When you put your foot hard on the brake, and start adding gas, the RPM at which you start moving is your stall RPM. Basically, it's the point where the engine is turning the elastic so hard, the brakes get overwhelmed. By going for a softer elastic, your engine needs to make more power to overpower the brakes, since more is lost in the elastic (torque converter). You do this, so you get a higher launch RPM - the engine will be more in it's powerband, and it'll accelerate quicker from that high RPM. However, this looser elastic (TC) means it'll slip at cruising, which drops your gas mileage, and if it slips too much, you're not getting any power into the transmission. Since energy isn't lost, only converted, a loose torque converter will heat up significantly conpared to a tight one - which means you'll need to cool it more.

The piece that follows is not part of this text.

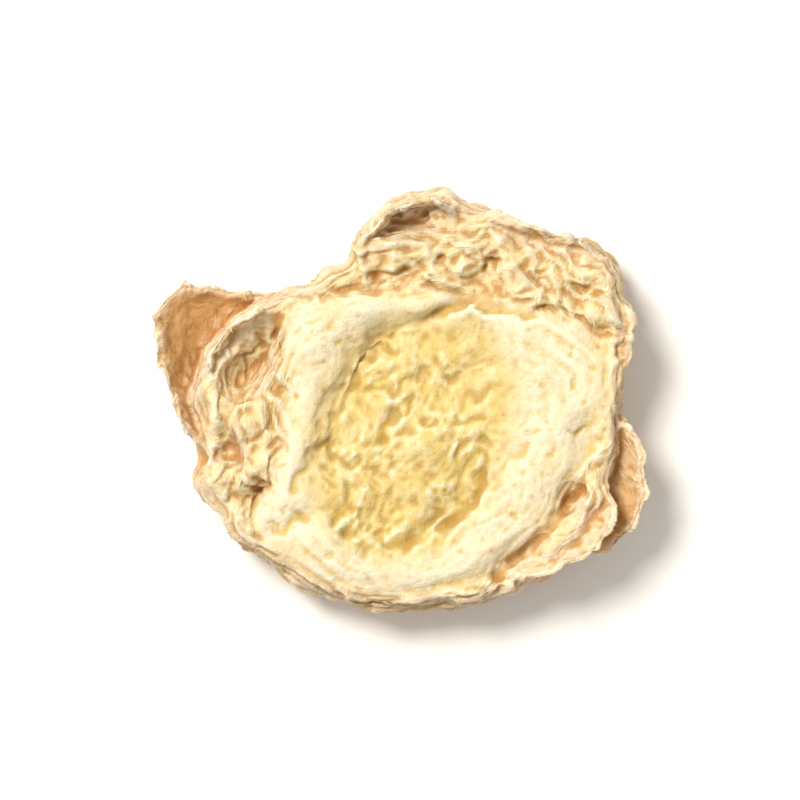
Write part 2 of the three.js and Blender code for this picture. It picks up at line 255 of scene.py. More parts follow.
def cortex_reach(towards):
    """Distance from the middle of the stele to the cortex's edge, in each direction."""
    edge = np.sort(np.rec.fromarrays(polar(CORTEX_EDGE)))
    return np.interp(towards, edge.f0, edge.f1, period=2 * math.pi)


direction, reach = polar(points)
print(f"the slice reaches {reach.max():.1f} mm from the middle of the stele")

# %% [markdown]
# Noise moves each border a little, so that none is a clean curve. The cork is where the slice faces
# outward, and smoothing leaves out the little walls inside the torn rim.

# %% Find the tissues
# Where each tissue starts and is full: the stele in shares of its ellipse, the rim in millimetres past the
# cortex, and the cork in how squarely the surface faces outward.
STELE_FADE = (0.84, 1.24)
RIM_FADE = (-0.25, 0.35)
CORK_FADE = (0.1, 0.55)
CORK_SMOOTHING = 30
STELE_WAVE = 0.08
STELE_FRAY = 0.04
CORTEX_WAVE = 0.18

from_lean = direction - STELE_LEAN
in_stele = reach * np.hypot(np.cos(from_lean) / STELE_HALF_LENGTH, np.sin(from_lean) / STELE_HALF_WIDTH)
in_stele += STELE_WAVE * noise(bent, size=2.2, seed=12) + STELE_FRAY * noise(points, size=0.7, seed=13)
past_cortex = reach - cortex_reach(direction) + CORTEX_WAVE * noise(bent, size=1.2, seed=14)
stele = 1 - soft_step(in_stele, *STELE_FADE)
rim = soft_step(past_cortex, *RIM_FADE)
outward = (np.cos(direction) * facing[:, 0] + np.sin(direction) * facing[:, 1]) * rim
cork = soft_step(smoothed(outward, CORK_SMOOTHING), *CORK_FADE)
print(f"stele {stele.mean():.0%}, rim {rim.mean():.0%}, cork {cork.mean():.0%} of the points")

# %% [markdown]
# ## Thin skin gets thinner
#
# The solid's loose skin is 0.6 mm thick, because a measured solid can't be much thinner. Real skin is
# less than half that. To find it, we send a ray from each point straight into the slice and see how soon
# it comes out. Where that is soon, both sides move in. The free edge has no other side to find, so its
# points take the mean move of their neighbours, and that closes the edge to a thin lip.

# %% Measure how thick it is, and thin the loose skin
# Up to SHEET millimetres it is loose skin, and from BULK on it is the body of the slice.
SHEET = 0.65
BULK = 1.5
THICKNESS_SMOOTHING = 3
THINNED_SHARE = 0.5
LIP_SPREAD = 8
LIP_GAIN = 1.2
STEP_IN = 0.02


def thickness_at(places, normals):
    """How far it is through the slice from each point, in millimetres, up to BULK."""
    tree = BVHTree.FromObject(ginger, bpy.context.evaluated_depsgraph_get())
    starts = (places - STEP_IN * normals) * MM
    far = BULK * MM
    hits = (tree.ray_cast(Vector(start), Vector(-normal), far)[3] for start, normal in zip(starts, normals))
    return np.array([far if hit is None else hit for hit in hits]) / MM


through = thickness_at(points, facing)
thin = rim * (1 - soft_step(smoothed(through, THICKNESS_SMOOTHING), SHEET, BULK))
inward = -0.5 * THINNED_SHARE * (np.minimum(through, SHEET) * thin)[:, None] * facing
lip_move = LIP_GAIN * (1 - thin)[:, None] * smoothed(inward, LIP_SPREAD)
write_points(points + inward + lip_move)
points, facing = read_points()
print(f"{np.mean(thin > 0.5):.0%} of the points are on loose skin")

# %% [markdown]
# Loose skin isn't alike all over. Its free edge is pale and frayed, and where it faces up the pale coat is
# also a painted highlight. Along the edge runs a pinkish lip, about half a millimetre wide. Low down, its
# inner side is the lining, a smooth tan sheet, and its tan is partly painted shade of the hollow it lines.

# %% Find the free edge, the lip and the lining
FREE_EDGE_FADE = (0.12, 0.35)
PINK_LIP_SPREAD = 60
PINK_LIP_FADE = (0.02, 0.1)
# Below LINING_TOP, in millimetres, the skin's inner side is the lining, whose tan is partly painted shade.
LINING_TOP = (3.4, 4.4)

free_edge = rim * (1 - thin) * soft_step(smoothed(thin, LIP_SPREAD), *FREE_EDGE_FADE)
pink_lip = rim * soft_step(smoothed(free_edge, PINK_LIP_SPREAD), *PINK_LIP_FADE)
lining = thin * (1 - cork) * (1 - soft_step(points[:, 2], *LINING_TOP))
print(f"free edge {free_edge.mean():.1%}, pink lip {pink_lip.mean():.1%}, lining {lining.mean():.1%}")

# %% [markdown]
# ## The relief of each tissue
#
# Every tissue gets its own relief, in millimetres along the surface's own direction. The stele has soft
# streaks that lean one way, as its fibres do, and small pits. The cortex is nearly smooth, with a fine
# grain. The torn tissue round it is a net of thin ridges in ragged layers, like shingles, that run along
# the rim. The cork is folded along the rim too, like a dry skin that has become too big.

# %% Places in which the patterns lie
CREASE_LEAN = math.radians(52)
RIM_RADIUS = 9.0


def leaning(long, wide):
    """Places in a space where streaks lean to the upper right, about long by wide millimetres."""
    along = bent[:, 0] * math.cos(CREASE_LEAN) + bent[:, 1] * math.sin(CREASE_LEAN)
    across = bent[:, 1] * math.cos(CREASE_LEAN) - bent[:, 0] * math.sin(CREASE_LEAN)
    return np.stack([along / long, across / wide, bent[:, 2] / wide], axis=1)


def along_rim(long, wide):
    """Places in a space where folds run round the rim, about long by wide millimetres."""
    turns = RIM_RADIUS / long
    down = (bent[:, 2] - reach) / wide
    return np.stack([turns * np.cos(direction), turns * np.sin(direction), down], axis=1)


print(f"streaks lean {math.degrees(CREASE_LEAN):.0f} degrees, folds run round at {RIM_RADIUS} mm")

# %% [markdown]
# In each sum below, the named height is how high a pattern stands, in millimetres, and the sizes beside it
# are how wide its lumps are. The heights are matched to the photograph, at its lighting. The upper
# right of the stele is calmer than the rest.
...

This answers question 1: a higher stall torque converter improves straight line acceleration.

2: as above, a loose TC adds heat, so you need a cooler. You don't need a shift kit per se, but it's nice, since it would shift faster, firther improving accelerstion.
You could also get a manual valvebody - this means you have to shift yourself. Might hurt consistency at the dragstrip though. To add to this, you can reverse the shift pattern, going from PRND321 to PRND123. When rowing through the gears, you end at the bottom (3). On a regular pattern, you might accidebtally shift one position too far, into neutral, and blow your engine if you don't have a rev limiter.

3:The stall converter itself doesn't really hurt, as long as you cool it properly. Most people with built converters abuse them at the strip though, and that's what consistently breaks parts.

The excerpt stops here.